During the Covid-19 pandemic, the U.S. was hungry for real estate content. Cooped up indoors with time to work on a home improvement project and ponder working from home indefinitely in a larger estate, traffic on housing search portals spiked, celebrity home tours went viral and interest rates were significantly lower versus today.
Real estate agents tried to capitalize on the moment, posting video walk-throughs of their local areas’ high rises, modest bungalows and good deals.
“Their ability to meet people in person essentially evaporated,” O’Brien said. “We very much saw that Instagram and social media was essentially the new park bench for a real estate agent.”
Together, the trio created Estate Media, a new digital media company nestled in the rolling Hollywood Hills that focused on all things related to the real estate sector, from advice for new entrants to market insights. The company rang in its second year with a $1 million seed funding round and more than $6 million in revenue in early November.

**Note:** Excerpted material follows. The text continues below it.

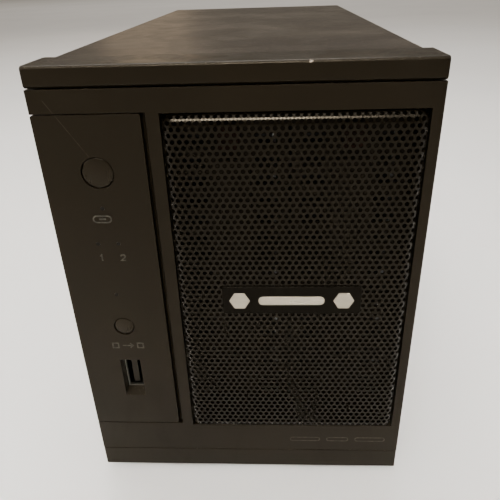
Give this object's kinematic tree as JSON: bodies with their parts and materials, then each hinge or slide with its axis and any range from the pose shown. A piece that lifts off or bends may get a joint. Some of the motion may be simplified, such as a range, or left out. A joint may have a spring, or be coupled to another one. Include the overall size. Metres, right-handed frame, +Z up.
{
  "type": "network attached storage",
  "caption": "Desktop network storage box with a hinged perforated door, fixed control strip, drive trays, fan, boards and mains inlet.",
  "frame": {"origin": "centre of the case's outline on the table, midway between badge and mains inlet flange", "axes": "+X to the right seen from the front, +Y from the front to the back, +Z up"},
  "size_m": [0.1024, 0.222, 0.142],
  "materials": {
    "case_paint": "satin",
    "bezel_plastic": "satin",
    "galvanised_steel": "satin",
    "panel_paint": "matte",
    "mesh_steel": "gloss",
    "badge_black": "gloss",
    "badge_silver": "satin",
    "button_plastic": "satin",
    "light_pipe": "gloss",
    "socket_steel": "satin",
    "socket_plastic": "matte",
    "circuit_board": "satin",
    "black_plastic": "satin",
    "switch_plastic": "matte",
    "flat_cable": "matte",
    "tray_plastic": "satin",
    "release_plastic": "satin",
    "drive_casting": "satin",
    "drive_lid": "satin",
    "platter": "polished",
    "screw_steel": "satin",
    "black_screw": "satin",
    "chip_epoxy": "matte",
    "heatsink_metal": "satin",
    "capacitor_sleeve": "satin",
    "cell_steel": "satin",
    "supply_laminate": "matte",
    "transformer_tape": "satin",
    "guard_wire": "polished",
    "cable_sleeve": "satin",
    "foot_rubber": "matte"
  },
  "bodies": {
    "chassis": {"chassis_base": "galvanised_steel", "rear_panel": "panel_paint", "outer_cover": "case_paint", "cover_screws": "black_screw", "rubber_feet": "foot_rubber", "front_bezel": "bezel_plastic", "control_panel": "bezel_plastic", "light_pipes": "light_pipe", "front_usb_shell": "socket_steel", "front_usb_tongue": "black_plastic", "front_board": "circuit_board", "tact_switches": "switch_plastic", "front_cable": "flat_cable", "drive_cage": "galvanised_steel", "tray_left_frame": "tray_plastic", "tray_right_frame": "tray_plastic", "tray_left_handle": "tray_plastic", "tray_right_handle": "tray_plastic", "drive_left_base": "drive_casting", "drive_right_base": "drive_casting", "drive_left_cover": "drive_lid", "drive_right_cover": "drive_lid", "drive_left_board": "circuit_board", "drive_right_board": "circuit_board", "drive_screws": "screw_steel", "backplane_board": "circuit_board", "sata_sockets": "black_plastic", "mainboard": "circuit_board", "system_chip": "chip_epoxy", "chip_heatsink": "heatsink_metal", "memory_socket": "socket_plastic", "memory_module": "circuit_board", "board_capacitors": "capacitor_sleeve", "clock_battery": "cell_steel", "board_screws": "screw_steel", "ethernet_jack": "socket_steel", "rear_usb_ports": "socket_steel", "fan_frame": "black_plastic", "fan_guard": "guard_wire", "fan_screws": "black_screw", "fan_cable": "cable_sleeve", "supply_board": "supply_laminate", "supply_transformer": "transformer_tape", "supply_capacitors": "capacitor_sleeve", "supply_heatsinks": "heatsink_metal", "ac_inlet": "black_plastic", "supply_cable": "cable_sleeve"},
    "power_button": {"power_button": "button_plastic"},
    "backup_button": {"backup_button": "button_plastic"},
    "reset_button": {"reset_button": "button_plastic"},
    "fan_rotor": {"fan_rotor": "black_plastic"},
    "drive_left_spindle": {"drive_left_platters": "platter"},
    "drive_right_spindle": {"drive_right_platters": "platter"},
    "tray_left_release": {"tray_left_button": "release_plastic"},
    "tray_right_release": {"tray_right_button": "release_plastic"},
    "door": {"door_frame": "bezel_plastic", "door_mesh": "mesh_steel", "badge_plate": "badge_black", "badge_emblem": "badge_silver", "door_hinge_pins": "screw_steel"}
  },
  "joints": [
    {"name": "door_hinge", "type": "hinge", "parent": "chassis", "child": "door", "pos_m": [0.04725, -0.1046, 0.0739], "axis": [0, 0, 1], "range_deg": [0, 110]},
    {"name": "power_button_press", "type": "slide", "parent": "chassis", "child": "power_button", "axis": [0, 1, 0], "range_m": [0, 0.0012], "stiffness_N_per_m": 700, "springref_m": -0.0004},
    {"name": "backup_button_press", "type": "slide", "parent": "chassis", "child": "backup_button", "axis": [0, 1, 0], "range_m": [0, 0.0012], "stiffness_N_per_m": 700, "springref_m": -0.0004},
    {"name": "reset_button_press", "type": "slide", "parent": "chassis", "child": "reset_button", "axis": [0, -1, 0], "range_m": [0, 0.0006], "stiffness_N_per_m": 500, "springref_m": -0.0003},
    {"name": "tray_left_release_press", "type": "slide", "parent": "chassis", "child": "tray_left_release", "axis": [0, 1, 0], "range_m": [0, 0.001], "stiffness_N_per_m": 600, "springref_m": -0.0004},
    {"name": "tray_right_release_press", "type": "slide", "parent": "chassis", "child": "tray_right_release", "axis": [0, 1, 0], "range_m": [0, 0.001], "stiffness_N_per_m": 600, "springref_m": -0.0004},
    {"name": "fan_spin", "type": "hinge", "parent": "chassis", "child": "fan_rotor", "pos_m": [0.01455, 0.0957, 0.101], "axis": [0, 1, 0], "continuous": true},
    {"name": "drive_left_spin", "type": "hinge", "parent": "chassis", "child": "drive_left_spindle", "pos_m": [-0.00245, -0.0385, 0.0765], "axis": [1, 0, 0], "continuous": true},
    {"name": "drive_right_spin", "type": "hinge", "parent": "chassis", "child": "drive_right_spindle", "pos_m": [0.03155, -0.0385, 0.0765], "axis": [1, 0, 0], "continuous": true}
  ]
}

The news, first reported by TheWrap, puts total funding for the real estate media platform at $2.65 million backed by well-known names including Tinder Co-founder Justin Mateen and real estate broker and main cast member on “Million Dollar Listing Los Angeles” Tracy Tutor.
Though there is no shortage of YouTube channels, industry publications and television shows covering every facet of real estate, Estate Media is presented as a middle ground between the jargon-laden trade outlets and the plethora of entertainment-minded property content on the internet.
The company is social media-first, operating largely on platforms like Facebook, Instagram and YouTube. The newsletter arm also reaches real estate agents and property enthusiasts alike. The company’s content goes out to more than one-third of all realtors in the U.S.
“In business-to-business media, you can create a really incredible diversified business because you’re essentially building distribution and an advertising business,” O’Brien said. “And then once you have that built-in community, there are many ways to build products and services and monetize that audience outside of ads.”
Estate Media attempts to learn from the mistakes of media companies that came before them. Media careerist O’Brien watched the first generation of venture-funded, digital-first media companies – think Buzzfeed Inc. and Vice Media – struggle to turn a profit and find unique business models to back up their valuations. Meanwhile, Flagg, a real estate agent and reality television star on “Million Dollar Listing,” saw the decline of traditional cable television over the course of the show’s 15 years. In an era of fascination for real estate, opportunities for real estate agents to platform themselves or ride the wave were few.
“I think the advertising options when it came to residential (real estate) were the old school publications,” O’Brien said. “And then you had obviously the traditional reality real estate shows, which in my opinion were very derivative. They followed the same formats.”